OBJECTIVE: Output every record below exactly as it appears.

DATA:
☆ ☆ ☆ ☆ ☆ ☆ ☆

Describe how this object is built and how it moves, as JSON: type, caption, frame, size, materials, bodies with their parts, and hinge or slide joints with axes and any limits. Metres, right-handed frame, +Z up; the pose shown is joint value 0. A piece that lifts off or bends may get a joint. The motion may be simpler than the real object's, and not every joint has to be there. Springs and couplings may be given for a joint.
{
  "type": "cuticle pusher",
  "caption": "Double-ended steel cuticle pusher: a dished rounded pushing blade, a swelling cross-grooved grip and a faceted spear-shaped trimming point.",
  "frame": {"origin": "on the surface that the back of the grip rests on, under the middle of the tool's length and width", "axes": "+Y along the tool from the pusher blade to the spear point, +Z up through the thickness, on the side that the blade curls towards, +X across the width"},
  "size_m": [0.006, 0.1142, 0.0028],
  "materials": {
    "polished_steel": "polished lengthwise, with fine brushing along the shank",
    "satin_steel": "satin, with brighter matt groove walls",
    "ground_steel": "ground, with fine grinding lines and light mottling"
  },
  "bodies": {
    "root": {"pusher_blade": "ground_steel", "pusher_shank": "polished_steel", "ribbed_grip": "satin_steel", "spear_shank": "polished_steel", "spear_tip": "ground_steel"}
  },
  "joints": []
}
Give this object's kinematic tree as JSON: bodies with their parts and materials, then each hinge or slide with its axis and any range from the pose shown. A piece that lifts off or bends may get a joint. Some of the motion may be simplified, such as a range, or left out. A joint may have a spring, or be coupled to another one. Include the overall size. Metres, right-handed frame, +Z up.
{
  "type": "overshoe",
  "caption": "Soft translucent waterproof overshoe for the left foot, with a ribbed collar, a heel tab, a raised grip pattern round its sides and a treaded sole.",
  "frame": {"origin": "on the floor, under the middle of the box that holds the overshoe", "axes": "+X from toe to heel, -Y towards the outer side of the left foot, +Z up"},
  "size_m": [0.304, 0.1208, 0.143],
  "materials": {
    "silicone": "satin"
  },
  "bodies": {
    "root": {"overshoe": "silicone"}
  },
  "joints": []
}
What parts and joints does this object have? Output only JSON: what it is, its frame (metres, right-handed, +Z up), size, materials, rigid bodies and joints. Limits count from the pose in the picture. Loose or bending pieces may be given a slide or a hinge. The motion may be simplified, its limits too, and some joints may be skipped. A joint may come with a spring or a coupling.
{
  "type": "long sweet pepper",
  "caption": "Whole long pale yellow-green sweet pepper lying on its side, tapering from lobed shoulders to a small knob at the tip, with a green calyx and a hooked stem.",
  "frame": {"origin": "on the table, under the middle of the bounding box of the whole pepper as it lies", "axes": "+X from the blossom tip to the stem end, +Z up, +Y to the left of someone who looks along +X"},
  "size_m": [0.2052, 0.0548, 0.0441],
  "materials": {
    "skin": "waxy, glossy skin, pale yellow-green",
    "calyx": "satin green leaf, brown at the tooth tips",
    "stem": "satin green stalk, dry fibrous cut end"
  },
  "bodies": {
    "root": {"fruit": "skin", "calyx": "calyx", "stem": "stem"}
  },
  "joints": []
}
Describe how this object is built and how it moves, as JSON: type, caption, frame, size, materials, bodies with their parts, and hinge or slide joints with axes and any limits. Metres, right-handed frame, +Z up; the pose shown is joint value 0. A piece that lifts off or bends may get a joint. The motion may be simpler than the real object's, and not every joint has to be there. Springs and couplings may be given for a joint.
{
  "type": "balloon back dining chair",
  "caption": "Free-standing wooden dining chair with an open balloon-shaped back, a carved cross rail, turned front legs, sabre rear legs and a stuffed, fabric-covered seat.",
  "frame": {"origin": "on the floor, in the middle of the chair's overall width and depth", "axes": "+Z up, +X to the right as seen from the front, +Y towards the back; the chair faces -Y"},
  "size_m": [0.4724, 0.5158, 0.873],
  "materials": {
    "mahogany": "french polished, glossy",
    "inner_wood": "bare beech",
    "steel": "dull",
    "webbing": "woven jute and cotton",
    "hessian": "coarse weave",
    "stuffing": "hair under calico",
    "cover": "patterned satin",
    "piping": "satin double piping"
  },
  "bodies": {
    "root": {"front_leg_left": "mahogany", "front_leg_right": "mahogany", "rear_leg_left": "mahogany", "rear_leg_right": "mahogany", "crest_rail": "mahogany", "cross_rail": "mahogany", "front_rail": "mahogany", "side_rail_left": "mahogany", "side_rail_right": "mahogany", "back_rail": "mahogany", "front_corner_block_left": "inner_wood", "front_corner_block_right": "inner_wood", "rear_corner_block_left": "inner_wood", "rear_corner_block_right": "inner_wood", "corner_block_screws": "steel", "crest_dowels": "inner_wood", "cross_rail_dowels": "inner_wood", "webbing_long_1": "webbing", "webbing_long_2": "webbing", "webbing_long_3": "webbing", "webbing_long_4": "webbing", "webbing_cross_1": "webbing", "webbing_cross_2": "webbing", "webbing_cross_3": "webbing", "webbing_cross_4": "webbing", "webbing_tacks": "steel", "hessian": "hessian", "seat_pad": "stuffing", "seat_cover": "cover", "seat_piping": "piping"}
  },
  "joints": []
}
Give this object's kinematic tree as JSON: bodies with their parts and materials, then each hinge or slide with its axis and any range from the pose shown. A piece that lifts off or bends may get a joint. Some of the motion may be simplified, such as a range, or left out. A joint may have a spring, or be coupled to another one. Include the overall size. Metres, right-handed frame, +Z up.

☆ ☆ ☆ ☆ ☆ ☆ ☆

RESPONSE:
Describe how this object is built and how it moves, as JSON: type, caption, frame, size, materials, bodies with their parts, and hinge or slide joints with axes and any limits. Metres, right-handed frame, +Z up; the pose shown is joint value 0. A piece that lifts off or bends may get a joint. The motion may be simpler than the real object's, and not every joint has to be there. Springs and couplings may be given for a joint.
{
  "type": "cuticle pusher",
  "caption": "Double-ended steel cuticle pusher: a dished rounded pushing blade, a swelling cross-grooved grip and a faceted spear-shaped trimming point.",
  "frame": {"origin": "on the surface that the back of the grip rests on, under the middle of the tool's length and width", "axes": "+Y along the tool from the pusher blade to the spear point, +Z up through the thickness, on the side that the blade curls towards, +X across the width"},
  "size_m": [0.006, 0.1142, 0.0028],
  "materials": {
    "polished_steel": "polished lengthwise, with fine brushing along the shank",
    "satin_steel": "satin, with brighter matt groove walls",
    "ground_steel": "ground, with fine grinding lines and light mottling"
  },
  "bodies": {
    "root": {"pusher_blade": "ground_steel", "pusher_shank": "polished_steel", "ribbed_grip": "satin_steel", "spear_shank": "polished_steel", "spear_tip": "ground_steel"}
  },
  "joints": []
}
Give this object's kinematic tree as JSON: bodies with their parts and materials, then each hinge or slide with its axis and any range from the pose shown. A piece that lifts off or bends may get a joint. Some of the motion may be simplified, such as a range, or left out. A joint may have a spring, or be coupled to another one. Include the overall size. Metres, right-handed frame, +Z up.
{
  "type": "overshoe",
  "caption": "Soft translucent waterproof overshoe for the left foot, with a ribbed collar, a heel tab, a raised grip pattern round its sides and a treaded sole.",
  "frame": {"origin": "on the floor, under the middle of the box that holds the overshoe", "axes": "+X from toe to heel, -Y towards the outer side of the left foot, +Z up"},
  "size_m": [0.304, 0.1208, 0.143],
  "materials": {
    "silicone": "satin"
  },
  "bodies": {
    "root": {"overshoe": "silicone"}
  },
  "joints": []
}
What parts and joints does this object have? Output only JSON: what it is, its frame (metres, right-handed, +Z up), size, materials, rigid bodies and joints. Limits count from the pose in the picture. Loose or bending pieces may be given a slide or a hinge. The motion may be simplified, its limits too, and some joints may be skipped. A joint may come with a spring or a coupling.
{
  "type": "long sweet pepper",
  "caption": "Whole long pale yellow-green sweet pepper lying on its side, tapering from lobed shoulders to a small knob at the tip, with a green calyx and a hooked stem.",
  "frame": {"origin": "on the table, under the middle of the bounding box of the whole pepper as it lies", "axes": "+X from the blossom tip to the stem end, +Z up, +Y to the left of someone who looks along +X"},
  "size_m": [0.2052, 0.0548, 0.0441],
  "materials": {
    "skin": "waxy, glossy skin, pale yellow-green",
    "calyx": "satin green leaf, brown at the tooth tips",
    "stem": "satin green stalk, dry fibrous cut end"
  },
  "bodies": {
    "root": {"fruit": "skin", "calyx": "calyx", "stem": "stem"}
  },
  "joints": []
}
Describe how this object is built and how it moves, as JSON: type, caption, frame, size, materials, bodies with their parts, and hinge or slide joints with axes and any limits. Metres, right-handed frame, +Z up; the pose shown is joint value 0. A piece that lifts off or bends may get a joint. The motion may be simpler than the real object's, and not every joint has to be there. Springs and couplings may be given for a joint.
{
  "type": "balloon back dining chair",
  "caption": "Free-standing wooden dining chair with an open balloon-shaped back, a carved cross rail, turned front legs, sabre rear legs and a stuffed, fabric-covered seat.",
  "frame": {"origin": "on the floor, in the middle of the chair's overall width and depth", "axes": "+Z up, +X to the right as seen from the front, +Y towards the back; the chair faces -Y"},
  "size_m": [0.4724, 0.5158, 0.873],
  "materials": {
    "mahogany": "french polished, glossy",
    "inner_wood": "bare beech",
    "steel": "dull",
    "webbing": "woven jute and cotton",
    "hessian": "coarse weave",
    "stuffing": "hair under calico",
    "cover": "patterned satin",
    "piping": "satin double piping"
  },
  "bodies": {
    "root": {"front_leg_left": "mahogany", "front_leg_right": "mahogany", "rear_leg_left": "mahogany", "rear_leg_right": "mahogany", "crest_rail": "mahogany", "cross_rail": "mahogany", "front_rail": "mahogany", "side_rail_left": "mahogany", "side_rail_right": "mahogany", "back_rail": "mahogany", "front_corner_block_left": "inner_wood", "front_corner_block_right": "inner_wood", "rear_corner_block_left": "inner_wood", "rear_corner_block_right": "inner_wood", "corner_block_screws": "steel", "crest_dowels": "inner_wood", "cross_rail_dowels": "inner_wood", "webbing_long_1": "webbing", "webbing_long_2": "webbing", "webbing_long_3": "webbing", "webbing_long_4": "webbing", "webbing_cross_1": "webbing", "webbing_cross_2": "webbing", "webbing_cross_3": "webbing", "webbing_cross_4": "webbing", "webbing_tacks": "steel", "hessian": "hessian", "seat_pad": "stuffing", "seat_cover": "cover", "seat_piping": "piping"}
  },
  "joints": []
}
Give this object's kinematic tree as JSON: bodies with their parts and materials, then each hinge or slide with its axis and any range from the pose shown. A piece that lifts off or bends may get a joint. Some of the motion may be simplified, such as a range, or left out. A joint may have a spring, or be coupled to another one. Include the overall size. Metres, right-handed frame, +Z up.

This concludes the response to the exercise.